Synopsis: In the future, a wealthy family is held hostage for harboring the target of a murderous syndicate during the Purge, a 12-hour period in which any and all crime is legalized
Set in 2022 America where crime and disorder have been significantly reduced through the introduction by the Government of an annual day of purging without legal consequence, The Purge is an interesting premise ultimately let down by underdeveloped characters and a weak third act.
Focussed on Ethan Hawke and family who, from within the relative safety of their heavily fortified gated community mcmansion, choose to sit out Purge Night. Unbeknownst to them, however, they are destined to be drawn in by the snap decision of their son to help a hunted man. When his over-privileged wannabe murderers turn up demanding his release, lest they enter and kill everyone, Hawke and co are left with a moral quandry: hand over an innocent man to a pack of murderous youths, whose legal right it is to kill him, and potentially save your family; or, knowing they are likely to kill you anyway, fight back.

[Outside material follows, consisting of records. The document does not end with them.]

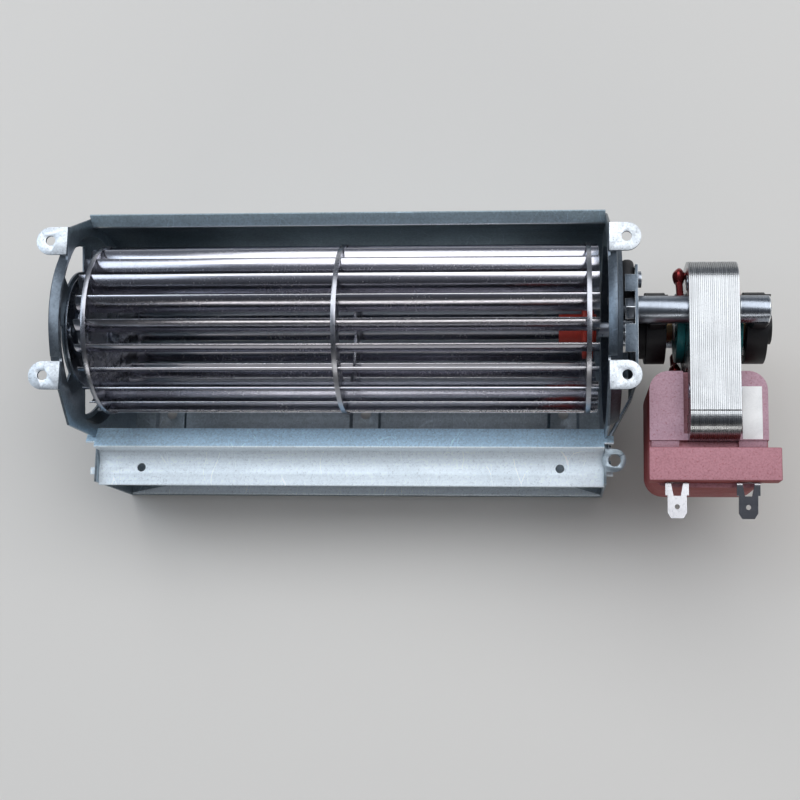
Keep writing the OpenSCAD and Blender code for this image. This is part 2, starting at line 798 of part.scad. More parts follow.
// Closed copper loops round one corner of each pole, each with a welded knob at its outer end
module shading_rings() {
    wire_r = ring_wire / 2;
    x0 = stack_x0 - ring_stand_off;
    x1 = stack_x1 + wire_r;
    color("#b87333") for (ring = shading_at) {
        run = ring[1] - ring[0];
        turn = atan2(run[1], run[0]);
        for (p = ring) bar_x(wire_r - 0.1, x0, x1, p[0], p[1]);
        for (x = [x0, x1]) translate([x, ring[0][0], ring[0][1]]) rotate([turn, 0, 0]) rotate([-90, 0, 0])
            translate([0, 0, -wire_r]) cylinder(r = wire_r, h = norm(run) + ring_wire);
        bar_x(knob_r, x0 - ring_stand_off, x0 + ring_stand_off - 0.2, ring[1][0], ring[1][1]);
    }
}

// Space round the core bar, inside the cover's walls
module winding_space(shrink) {
    inner = cover_wall + shrink;
    core = cover_core + shrink;
    translate([0, 0, shrink - winding_z]) linear_extrude(2 * (winding_z - shrink)) difference() {
        round_rect(cover_x0 + inner, cover_y0 + inner, cover_x1 - inner, cover_y1 - inner, cover_r - inner);
        translate([stack_x0 - core, bar_y - core]) square([stack_t + 2 * core, bar_w + 2 * core]);
    }
}

module coil_winding() {
    color("#b87333") winding_space(0.2);
}

// Moulded cover round the winding, open along Z for the core bar
module coil_cover() {
    color("indianred") difference() {
        union() {
            translate([0, 0, -cover_z]) linear_extrude(cover_z + cover_step_z)
                round_rect(cover_x0, cover_y0, cover_x1, cover_y1, cover_r);
            intersection() {
                translate([0, 0, cover_step_z - e]) linear_extrude(cover_z - cover_step_z + e)
                    round_rect(cover_x0, cover_y0, cover_x1, cover_y1, cover_r);
                box([cover_x0, bar_y + 0.2, 0], [cover_x1, cover_y1, cover_z]);
            }
            for (x = [cover_x0 + 0.6, cover_x1 - 0.6 - ledge_l]) along_x(x, x + ledge_l) polygon([
                [bar_y + 1, cover_step_z - e], [bar_y + 1, cover_z - 0.5], [bar_y, cover_z - 0.5],
                [block_y1 + 0.8, cover_step_z + 0.8], [block_y1 + 0.8, cover_step_z - e]
            ]);
        }
        winding_space(0);
        box([stack_x0 - seat_gap, bar_y - seat_gap, -20], [stack_x1 + seat_gap, seam_y + seat_gap, 20]);
    }
}

// Tab terminal: flat root in the block, then a shoulder and a blade that may droop
module terminal(x, droop) {
    bend_y = block_y0 - 0.8;
    shoulder = terminal_w / 2 + 0.7;
    root_l = 6.8;
    reach = 11.2;
    far = [bend_y - reach * cos(droop), terminal_z - reach * sin(droop)];
    intersection() {
        along_x(x - shoulder - 1, x + shoulder + 1) polygon([
            [bend_y + root_l, terminal_z], [bend_y, terminal_z], far,
            far + terminal_t * [-sin(droop), cos(droop)],
            [bend_y - terminal_t * tan(droop / 2), terminal_z + terminal_t],
            [bend_y + root_l, terminal_z + terminal_t]
        ]);
        translate([x, bend_y, terminal_z - reach]) linear_extrude(2 * reach) difference() {
            both_sides([
                [shoulder, root_l + 1], [shoulder, -3.6], [terminal_w / 2, -3.6],
                [terminal_w / 2, -9.4], [terminal_w / 2 - 1.2, -reach - 0.1]
            ]);
            polygon([[-2, 0.4], [-1.2, -3.8], [1.2, -3.8], [2, 0.4]]);
            translate([0, -7.4]) circle(r = 0.85);
        }
    }
}

// Moulded block on top of the cover that holds both terminals
module terminal_block() {
    color("indianred") difference() {
        box([block_x0, block_y0, cover_step_z], [block_x0 + block_l, block_y1, block_top]);
        for (x = [terminal_x, terminal_x + terminal_pitch])
            translate([x, block_y0 + 3, terminal_z + terminal_t / 2]) cube([
                terminal_w + 1.4 + 2 * seat_gap, 6 + 2 * seat_gap, terminal_t + 2 * seat_gap], center = true);
    }
}

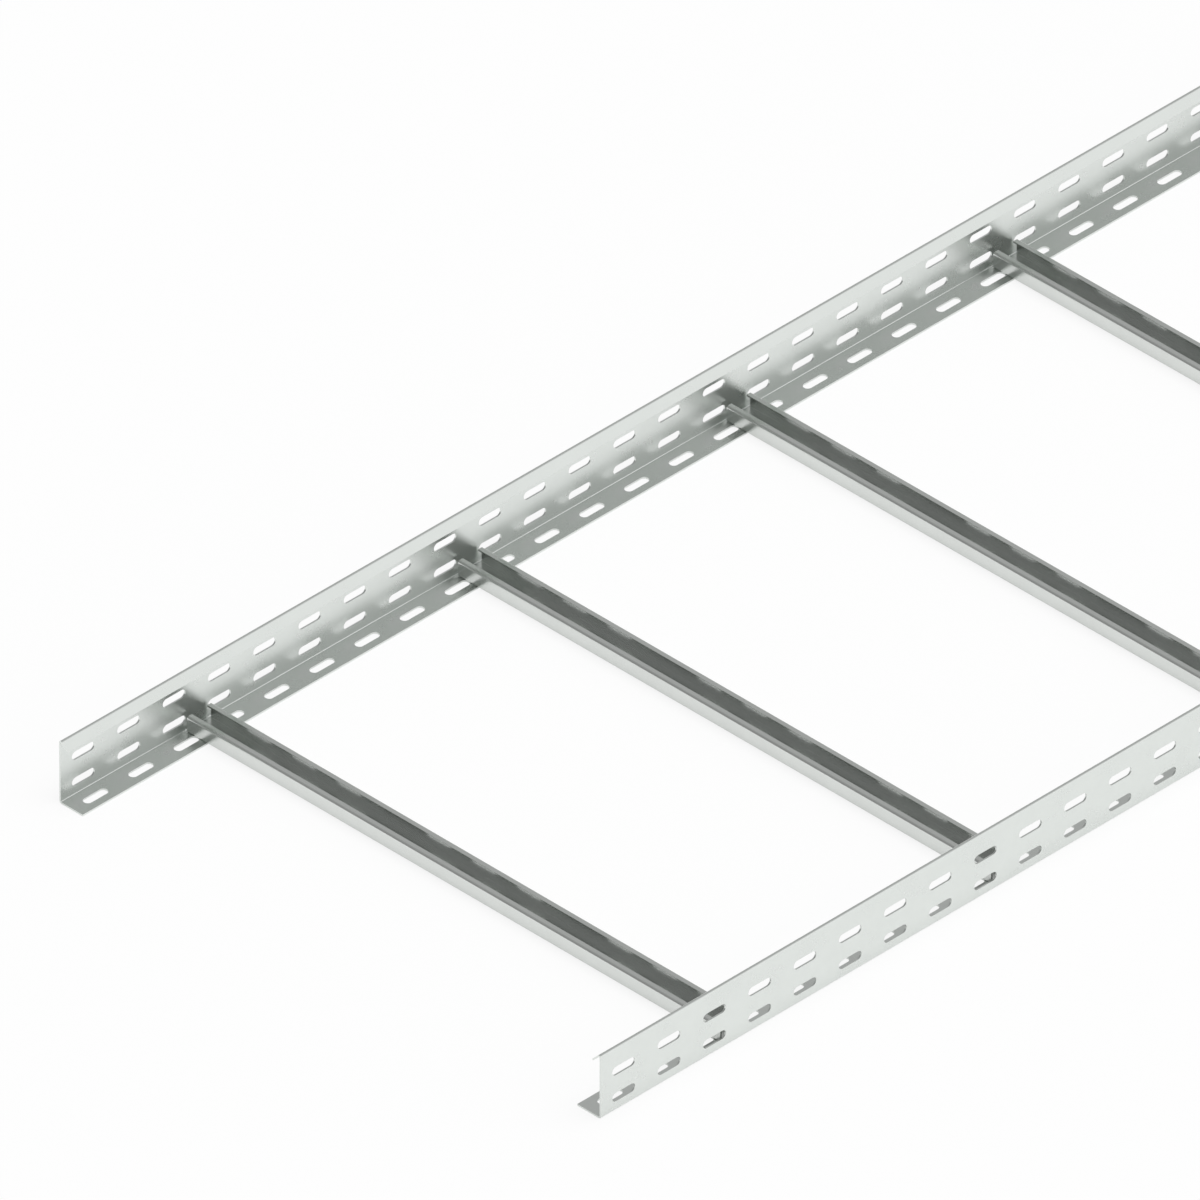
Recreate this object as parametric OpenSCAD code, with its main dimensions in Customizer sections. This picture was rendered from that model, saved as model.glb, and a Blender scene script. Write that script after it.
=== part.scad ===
// Cable ladder section: two folded, slotted side rails joined by lipped C-channel rungs.
// X runs along the ladder, Y across it, Z up. The origin is at the middle of the underside.

/* [Ladder] */
// Length of the section
ladder_length = 3000; // [900:300:6000]
// Overall width, over the outsides of the two side rails
ladder_width = 600; // [300:50:900]

/* [Side rail] */
// Height of the side rail
rail_height = 60; // [56:1:110]
// Thickness of the side rail's sheet
rail_sheet = 1.5; // [1:0.25:2]
// Width of the bottom flange, from the outside of the rail
flange_width = 26; // [24:1:40]
// Inner radius of the bend between web and bottom flange
flange_bend = 1; // [0.5:0.25:1.5]
// Inner radius of the bend between web and top lip
lip_bend = 0.5; // [0.25:0.25:1.5]
// Slope of the top lip below the horizontal, in degrees
lip_slope = 45; // [30:5:60]
// Straight length of the top lip, past its bend
lip_length = 9; // [5:1:12]

/* [Slots in the side rail] */
// Spacing of the slots along the rail
slot_pitch = 50; // [40:5:60]
// Overall length of a slot
slot_length = 25; // [15:1:30]
// Width of a slot
slot_width = 8; // [5:0.5:9]
// Height of the lower row's middle line above the underside
lower_row = 13; // [12:1:16]
// Distance from the lower row to the upper row
row_spacing = 25; // [20:1:27]
// Distance of the flange row's middle line from the outside of the rail
flange_row = 15; // [12:0.5:16]

/* [Rung] */
// Spacing of the rungs along the ladder
rung_pitch = 300; // [150:50:450]
// Width of the rung's channel
rung_width = 28; // [26:1:40]
// Height of the rung's channel
rung_height = 15; // [12:1:25]
// Thickness of the rung's sheet
rung_sheet = 1.5; // [1:0.25:2]
// Inner radius of the rung's bends
rung_bend = 0.5; // [0.25:0.25:1]
// Width of the mouth between the rung's two lips
mouth_width = 17; // [12:1:18]
// Gap between the end of a rung and the web of the rail
rung_end_gap = 3; // [2:0.5:5]

/* [Slots in the rung] */
// Spacing of the slots within one group
rung_slot_pitch = 50; // [45:1:60]
// Spacing of the groups of slots
slot_group_pitch = 200; // [190:5:220]
// Number of slots in one group
slots_in_group = 3; // [1:1:3]
// Overall length of a slot in the rung's base
rung_slot_length = 28; // [20:1:34]
// Width of a slot in the rung's base
rung_slot_width = 8; // [6:0.5:14]

/* [Hidden] */
$fn = 32;
// A cut runs this far past the faces that it opens
cut_over = 1;
// Part of a pitch that forgives rounding when whole pitches are counted
count_slack = 0.01;

rung_count = floor(ladder_length / rung_pitch + count_slack);
rung_start = -rung_pitch * (rung_count - 1) / 2;
rung_length = ladder_width - 2 * (rail_sheet + rung_end_gap);

slot_count = floor(ladder_length / slot_pitch + count_slack);
slot_start = -slot_pitch * (slot_count - 1) / 2;

group_length = rung_slot_pitch * (slots_in_group - 1) + rung_slot_length;
clear_span = ladder_width - 2 * flange_width;
group_count = 1 + floor((clear_span - group_length) / slot_group_pitch);

function rung_name(i) = str("rung_", i < 10 ? "0" : "", i);

// A strip bent round the origin: the part of a ring between two angles less than 180 degrees apart
module bend(inner, sheet, from, to) {
    outer = inner + sheet;
    reach = 2 * outer / cos((to - from) / 4);
    middle = (from + to) / 2;
    intersection() {
        difference() {
            circle(r = outer);
            circle(r = inner);
        }
        polygon([
            [0, 0],
            [reach * cos(from), reach * sin(from)],
            [reach * cos(middle), reach * sin(middle)],
            [reach * cos(to), reach * sin(to)]
        ]);
    }
}

// Section of a side rail: its outside lies on x = 0, its flange and lip point to +x
module rail_section() {
    flange_outer = flange_bend + rail_sheet;
    lip_outer = lip_bend + rail_sheet;
    // Bottom flange
    translate([flange_outer, 0])
        square([flange_width - flange_outer, rail_sheet]);
    translate([flange_outer, flange_outer])
        bend(flange_bend, rail_sheet, 180, 270);
    // Web
    translate([0, flange_outer])
        square([rail_sheet, rail_height - flange_outer - lip_outer]);
    // Lip, which leaves the bend at a right angle to the bend's last radius
    translate([lip_outer, rail_height - lip_outer]) {
        bend(lip_bend, rail_sheet, 90 - lip_slope, 180);
        rotate(90 - lip_slope)
            translate([lip_bend, -lip_length])
                square([rail_sheet, lip_length]);
    }
}

// Outline of a slot with round ends, lying along x round the origin
module slot_outline(length, width) {
    straight = length - width;
    square([straight, width], center = true);
    for (side = [-1, 1])
        translate([side * straight / 2, 0])
            circle(d = width);
}

// One row of slots along the rail, cut along +z from the origin's plane
module slot_row() {
    for (i = [0 : slot_count - 1])
        translate([slot_start + i * slot_pitch, 0, -cut_over])
            linear_extrude(rail_sheet + 2 * cut_over)
                slot_outline(slot_length, slot_width);
}

// A side rail with its outside on y = 0 and its flange pointing to +y
module side_rail() {
    difference() {
        translate([-ladder_length / 2, 0, 0])
            rotate([90, 0, 90])
                linear_extrude(ladder_length)
                    rail_section();
        translate([0, flange_row, 0])
            slot_row();
        for (height = [lower_row, lower_row + row_spacing])
            translate([0, rail_sheet, height])
                rotate([90, 0, 0])
                    slot_row();
    }
}

module side_rail_left() {
    color([0.80, 0.82, 0.80])
        translate([0, ladder_width / 2, 0])
            mirror([0, 1, 0])
                side_rail();
}

module side_rail_right() {
    color([0.80, 0.82, 0.80])
        translate([0, -ladder_width / 2, 0])
            side_rail();
}

// Rectangle with round corners, standing on the x axis and centred on x = 0
module rounded_rectangle(width, height, radius) {
    translate([-width / 2, radius])
        square([width, height - 2 * radius]);
    translate([-width / 2 + radius, 0])
        square([width - 2 * radius, height]);
    for (side = [-1, 1])
        for (level = [radius, height - radius])
            translate([side * (width / 2 - radius), level])
                circle(r = radius);
}

// Section of a rung: a channel with two lips and an open mouth on top
module rung_section() {
    difference() {
        rounded_rectangle(rung_width, rung_height, rung_bend + rung_sheet);
        translate([0, rung_sheet])
            rounded_rectangle(
                rung_width - 2 * rung_sheet,
                rung_height - 2 * rung_sheet,
                rung_bend
            );
        translate([-mouth_width / 2, rung_height / 2])
            square([mouth_width, rung_height]);
    }
}

// The slots in a rung's base, in groups spread about its middle, lying along y
module rung_slots() {
    for (group = [0 : group_count - 1])
        for (i = [0 : slots_in_group - 1])
            translate([
                0,
                (group - (group_count - 1) / 2) * slot_group_pitch
                    + (i - (slots_in_group - 1) / 2) * rung_slot_pitch,
                -cut_over
            ])
                rotate(90)
                    linear_extrude(rung_sheet + 2 * cut_over)
                        slot_outline(rung_slot_length, rung_slot_width);
}

// Rung number i, which stands on the two flanges
module rung(i) {
    color([0.74, 0.76, 0.74])
        translate([rung_start + (i - 1) * rung_pitch, 0, rail_sheet])
            difference() {
                translate([0, rung_length / 2, 0])
                    rotate([90, 0, 0])
                        linear_extrude(rung_length)
                            rung_section();
                rung_slots();
            }
}

side_rail_left();
side_rail_right();
for (i = [1 : rung_count])
    rung(i);
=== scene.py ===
# %% [markdown]
# # A cable ladder section
#
# A cable ladder carries heavy cables along a ceiling or a wall. Two side rails are folded from
# punched steel sheet, and channel-shaped rungs join them. In this lesson each of these pieces is
# made the way the factory makes it: slots are punched in a flat strip, the strip gets its
# thickness, and it is folded on a press. Geometry Nodes do all three steps.

import math

import bmesh
import bpy
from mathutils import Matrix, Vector


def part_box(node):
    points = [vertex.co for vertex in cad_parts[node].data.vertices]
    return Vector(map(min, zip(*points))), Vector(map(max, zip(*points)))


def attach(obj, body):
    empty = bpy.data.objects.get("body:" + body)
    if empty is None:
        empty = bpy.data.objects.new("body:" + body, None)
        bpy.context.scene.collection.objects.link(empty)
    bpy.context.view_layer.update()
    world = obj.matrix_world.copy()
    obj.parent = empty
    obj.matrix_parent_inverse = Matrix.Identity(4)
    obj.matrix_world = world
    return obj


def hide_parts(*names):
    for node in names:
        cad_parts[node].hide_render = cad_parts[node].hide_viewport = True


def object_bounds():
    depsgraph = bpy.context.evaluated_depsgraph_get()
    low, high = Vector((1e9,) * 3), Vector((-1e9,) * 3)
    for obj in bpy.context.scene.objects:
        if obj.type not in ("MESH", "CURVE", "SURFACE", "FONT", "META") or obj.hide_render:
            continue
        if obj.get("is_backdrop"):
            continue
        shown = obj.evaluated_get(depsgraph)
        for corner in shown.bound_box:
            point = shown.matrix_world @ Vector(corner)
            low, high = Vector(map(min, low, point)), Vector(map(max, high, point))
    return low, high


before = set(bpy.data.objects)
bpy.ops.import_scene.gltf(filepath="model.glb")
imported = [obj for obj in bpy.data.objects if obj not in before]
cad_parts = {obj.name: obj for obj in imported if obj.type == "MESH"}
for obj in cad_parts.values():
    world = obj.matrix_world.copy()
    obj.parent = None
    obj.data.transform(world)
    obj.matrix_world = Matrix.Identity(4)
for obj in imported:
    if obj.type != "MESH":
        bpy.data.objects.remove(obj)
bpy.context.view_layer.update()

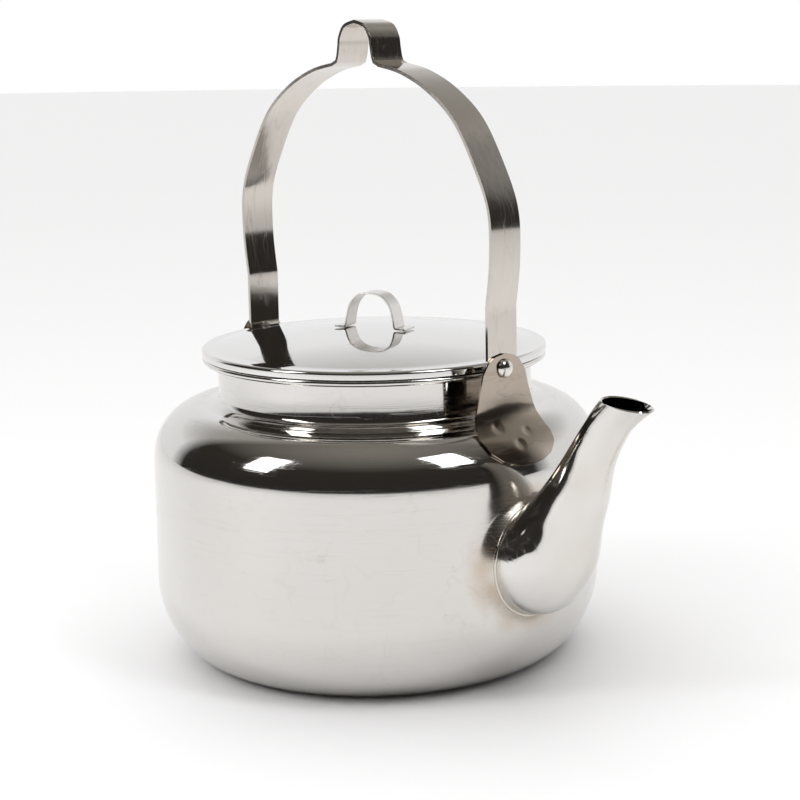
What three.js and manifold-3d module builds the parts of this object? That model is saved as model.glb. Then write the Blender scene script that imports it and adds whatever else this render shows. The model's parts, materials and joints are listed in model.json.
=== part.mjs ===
// Stainless steel stovetop kettle with a swinging bail handle and a lift-off lid.
// Millimetres, +Z up. The origin is the centre of the flat base, and the spout points along +X.

import * as THREE from 'three';
import { mergeVertices, toCreasedNormals } from 'three/addons/utils/BufferGeometryUtils.js';
import Module from 'manifold-3d';

const wasm = await Module();
wasm.setup();

// ---------------------------------------------------------------- driving dimensions
const GAP = 0.3; // air left between pieces that touch on the real kettle
const TURN_SEGMENTS = 48; // facets around a turned piece

const BODY_RADIUS = 115;
const BODY_SHEET = 0.8;
const BASE_RADIUS = 85; // flat underside
const CORNER_HEIGHT = 41; // from the base to the straight wall
const CORNER_FULLNESS = 1.8; // exponent of the superellipse: 2 is an ellipse
const WALL_TOP = 103; // where the wall turns into the shoulder
const SHOULDER_TOP = 132;
const SHOULDER_RADIUS = 88; // where the shoulder turns up into the neck
const SHOULDER_FULLNESS = 2.2;
const NECK_RADIUS = 81;
const NECK_FOOT = 136.5;
const NECK_FLARE = 3.4; // radius of the bend from the neck out to the rim
const RIM_HEIGHT = 156.7; // top of the rolled rim
const RIM_RADIUS = 88.8;
const RIM_ROLL = 1.6; // outer radius of the roll

const LID_RADIUS = 89;
const LID_SHEET = 0.8;
const LID_EDGE = 4; // height of the turned-down edge
const LID_BRIM = 6; // flat brim around the dome
const LID_DOME = 7.5; // rise of the dome above the brim
const LID_TURN = 22; // degrees that the lid is turned from the spout
const COLLAR_SHEET = 0.7;
const COLLAR_DEPTH = 11;
const COLLAR_PLAY = 0.9; // radial play of the lid's collar in the neck
const COLLAR_FLANGE = 5;

const LOOP_WIDTH = 11; // strap of the lid's loop
const LOOP_SHEET = 0.9;
const LOOP_SPAN = 29;
const LOOP_HEIGHT = 19;
const LOOP_FOOT = 6;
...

With it’s obvious themes of the de-sensitisation and over sensationalization of violence set against a backdrop of privilege, it owes heavily to Michael Haneke’s Funny Games. In fact the preppy, psychotic blonde haired antagonist is an almost direct lift from Michael Pitt’s disturbing turn as Paul in Haneke’s brutal look at the nature of screen violence. While Funny Games, though, suffered from being so on the nose about it’s intentions and the questions it asked (literally at points as Paul breaks the fourth wall), The Purge never feels like it develops beyond a cat and mouse action thriller. Forgetting the questions it set out to ask whilst descending into generic gun play and an ultimately flat ending.
Which is a shame because underneath it beats the heart of an interesting film with an intriguing premise. I can’t help but feel it would have benefited from being set in an inner city with the family trying to move from one side to the other during the night as the metropolis descends into legally sanctioned chaos. But, hey, I’m not a millionaire Hollywood screenwriter so what do I know?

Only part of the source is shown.